■ **Given problem**: Repeat the listing below in full, exactly as it stands.

^^^^^^^^

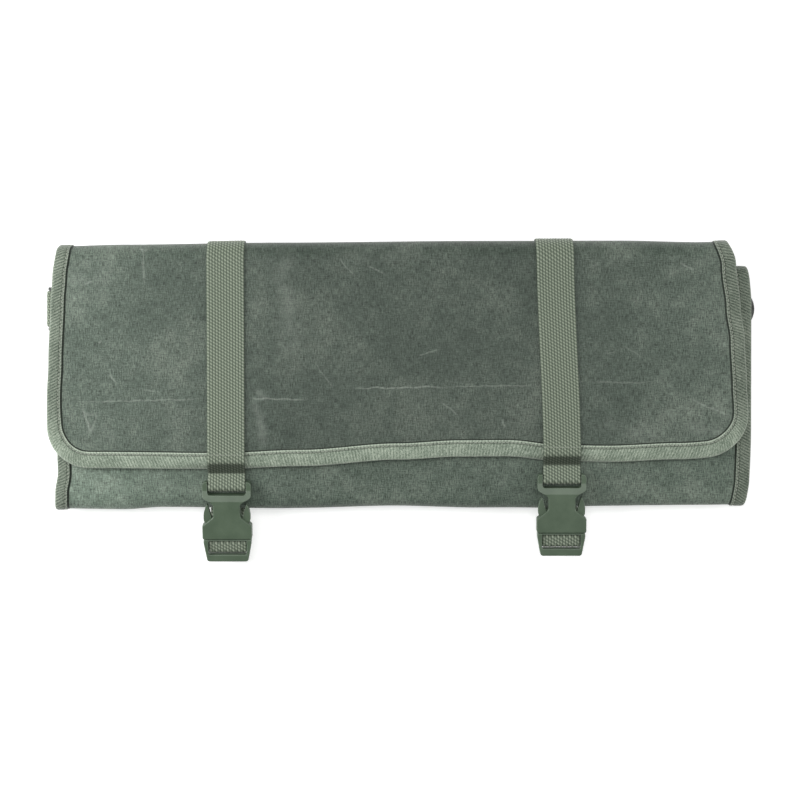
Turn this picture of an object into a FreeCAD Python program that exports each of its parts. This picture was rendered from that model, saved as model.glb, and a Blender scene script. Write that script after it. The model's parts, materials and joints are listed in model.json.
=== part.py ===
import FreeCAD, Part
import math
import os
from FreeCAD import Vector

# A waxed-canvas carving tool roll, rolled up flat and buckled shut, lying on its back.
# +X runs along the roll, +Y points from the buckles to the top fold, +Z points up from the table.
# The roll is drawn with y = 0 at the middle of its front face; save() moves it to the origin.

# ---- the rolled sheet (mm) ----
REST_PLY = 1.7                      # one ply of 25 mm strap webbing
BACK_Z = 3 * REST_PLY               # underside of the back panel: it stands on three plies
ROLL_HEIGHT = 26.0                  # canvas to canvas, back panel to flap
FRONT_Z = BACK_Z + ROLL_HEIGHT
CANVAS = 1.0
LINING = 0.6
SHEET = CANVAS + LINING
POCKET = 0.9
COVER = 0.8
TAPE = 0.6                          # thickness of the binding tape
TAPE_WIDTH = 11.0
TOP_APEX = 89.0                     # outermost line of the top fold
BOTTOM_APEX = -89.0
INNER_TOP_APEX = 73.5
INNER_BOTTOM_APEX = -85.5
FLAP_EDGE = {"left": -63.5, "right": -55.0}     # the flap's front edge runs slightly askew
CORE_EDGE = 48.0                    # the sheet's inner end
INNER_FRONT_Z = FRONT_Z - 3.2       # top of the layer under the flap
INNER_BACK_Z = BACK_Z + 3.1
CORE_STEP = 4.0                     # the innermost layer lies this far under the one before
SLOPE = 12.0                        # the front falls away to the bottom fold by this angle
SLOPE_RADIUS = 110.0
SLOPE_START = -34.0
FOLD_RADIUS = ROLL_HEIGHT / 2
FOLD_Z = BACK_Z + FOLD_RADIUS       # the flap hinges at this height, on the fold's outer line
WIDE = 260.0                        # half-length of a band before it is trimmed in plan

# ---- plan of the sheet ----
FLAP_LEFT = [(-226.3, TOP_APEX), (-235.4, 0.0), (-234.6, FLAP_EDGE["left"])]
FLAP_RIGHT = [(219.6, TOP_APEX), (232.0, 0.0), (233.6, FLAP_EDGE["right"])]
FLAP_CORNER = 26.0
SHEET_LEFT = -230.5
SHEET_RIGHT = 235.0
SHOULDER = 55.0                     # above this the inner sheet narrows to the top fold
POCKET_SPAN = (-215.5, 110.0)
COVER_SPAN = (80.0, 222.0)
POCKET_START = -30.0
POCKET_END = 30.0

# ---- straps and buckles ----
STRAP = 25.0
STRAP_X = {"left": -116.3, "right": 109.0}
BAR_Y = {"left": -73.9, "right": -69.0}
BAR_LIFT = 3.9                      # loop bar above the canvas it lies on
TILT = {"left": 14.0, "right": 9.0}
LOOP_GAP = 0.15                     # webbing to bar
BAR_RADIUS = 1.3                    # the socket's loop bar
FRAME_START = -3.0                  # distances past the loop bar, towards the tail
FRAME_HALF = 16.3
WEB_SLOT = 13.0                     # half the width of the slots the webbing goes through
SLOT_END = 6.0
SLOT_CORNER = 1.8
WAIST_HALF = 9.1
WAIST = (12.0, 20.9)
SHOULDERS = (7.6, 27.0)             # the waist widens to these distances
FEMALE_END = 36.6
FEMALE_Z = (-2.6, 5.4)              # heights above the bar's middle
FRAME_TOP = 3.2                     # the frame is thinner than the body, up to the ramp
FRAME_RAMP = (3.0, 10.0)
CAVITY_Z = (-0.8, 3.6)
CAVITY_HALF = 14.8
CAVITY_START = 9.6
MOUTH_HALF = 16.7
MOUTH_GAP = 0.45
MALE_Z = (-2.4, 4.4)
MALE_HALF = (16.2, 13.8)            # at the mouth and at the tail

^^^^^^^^

■ **Task solution**:
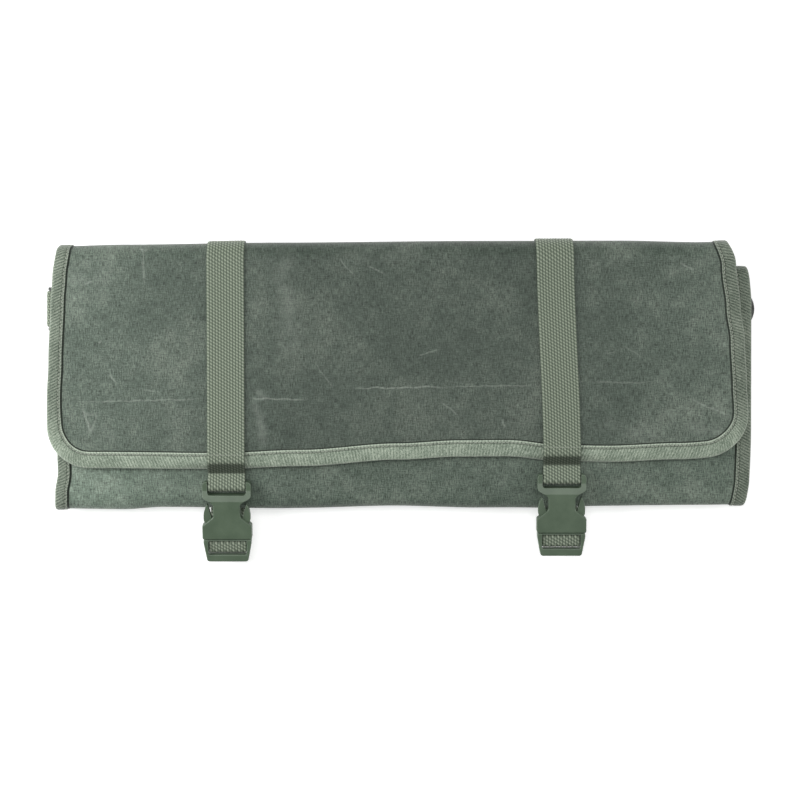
Turn this picture of an object into a FreeCAD Python program that exports each of its parts. This picture was rendered from that model, saved as model.glb, and a Blender scene script. Write that script after it. The model's parts, materials and joints are listed in model.json.
=== part.py ===
import FreeCAD, Part
import math
import os
from FreeCAD import Vector

# A waxed-canvas carving tool roll, rolled up flat and buckled shut, lying on its back.
# +X runs along the roll, +Y points from the buckles to the top fold, +Z points up from the table.
# The roll is drawn with y = 0 at the middle of its front face; save() moves it to the origin.

# ---- the rolled sheet (mm) ----
REST_PLY = 1.7                      # one ply of 25 mm strap webbing
BACK_Z = 3 * REST_PLY               # underside of the back panel: it stands on three plies
ROLL_HEIGHT = 26.0                  # canvas to canvas, back panel to flap
FRONT_Z = BACK_Z + ROLL_HEIGHT
CANVAS = 1.0
LINING = 0.6
SHEET = CANVAS + LINING
POCKET = 0.9
COVER = 0.8
TAPE = 0.6                          # thickness of the binding tape
TAPE_WIDTH = 11.0
TOP_APEX = 89.0                     # outermost line of the top fold
BOTTOM_APEX = -89.0
INNER_TOP_APEX = 73.5
INNER_BOTTOM_APEX = -85.5
FLAP_EDGE = {"left": -63.5, "right": -55.0}     # the flap's front edge runs slightly askew
CORE_EDGE = 48.0                    # the sheet's inner end
INNER_FRONT_Z = FRONT_Z - 3.2       # top of the layer under the flap
INNER_BACK_Z = BACK_Z + 3.1
CORE_STEP = 4.0                     # the innermost layer lies this far under the one before
SLOPE = 12.0                        # the front falls away to the bottom fold by this angle
SLOPE_RADIUS = 110.0
SLOPE_START = -34.0
FOLD_RADIUS = ROLL_HEIGHT / 2
FOLD_Z = BACK_Z + FOLD_RADIUS       # the flap hinges at this height, on the fold's outer line
WIDE = 260.0                        # half-length of a band before it is trimmed in plan

# ---- plan of the sheet ----
FLAP_LEFT = [(-226.3, TOP_APEX), (-235.4, 0.0), (-234.6, FLAP_EDGE["left"])]
FLAP_RIGHT = [(219.6, TOP_APEX), (232.0, 0.0), (233.6, FLAP_EDGE["right"])]
FLAP_CORNER = 26.0
SHEET_LEFT = -230.5
SHEET_RIGHT = 235.0
SHOULDER = 55.0                     # above this the inner sheet narrows to the top fold
POCKET_SPAN = (-215.5, 110.0)
COVER_SPAN = (80.0, 222.0)
POCKET_START = -30.0
POCKET_END = 30.0

# ---- straps and buckles ----
STRAP = 25.0
STRAP_X = {"left": -116.3, "right": 109.0}
BAR_Y = {"left": -73.9, "right": -69.0}
BAR_LIFT = 3.9                      # loop bar above the canvas it lies on
TILT = {"left": 14.0, "right": 9.0}
LOOP_GAP = 0.15                     # webbing to bar
BAR_RADIUS = 1.3                    # the socket's loop bar
FRAME_START = -3.0                  # distances past the loop bar, towards the tail
FRAME_HALF = 16.3
WEB_SLOT = 13.0                     # half the width of the slots the webbing goes through
SLOT_END = 6.0
SLOT_CORNER = 1.8
WAIST_HALF = 9.1
WAIST = (12.0, 20.9)
SHOULDERS = (7.6, 27.0)             # the waist widens to these distances
FEMALE_END = 36.6
FEMALE_Z = (-2.6, 5.4)              # heights above the bar's middle
FRAME_TOP = 3.2                     # the frame is thinner than the body, up to the ramp
FRAME_RAMP = (3.0, 10.0)
CAVITY_Z = (-0.8, 3.6)
CAVITY_HALF = 14.8
CAVITY_START = 9.6
MOUTH_HALF = 16.7
MOUTH_GAP = 0.45
MALE_Z = (-2.4, 4.4)
MALE_HALF = (16.2, 13.8)            # at the mouth and at the tail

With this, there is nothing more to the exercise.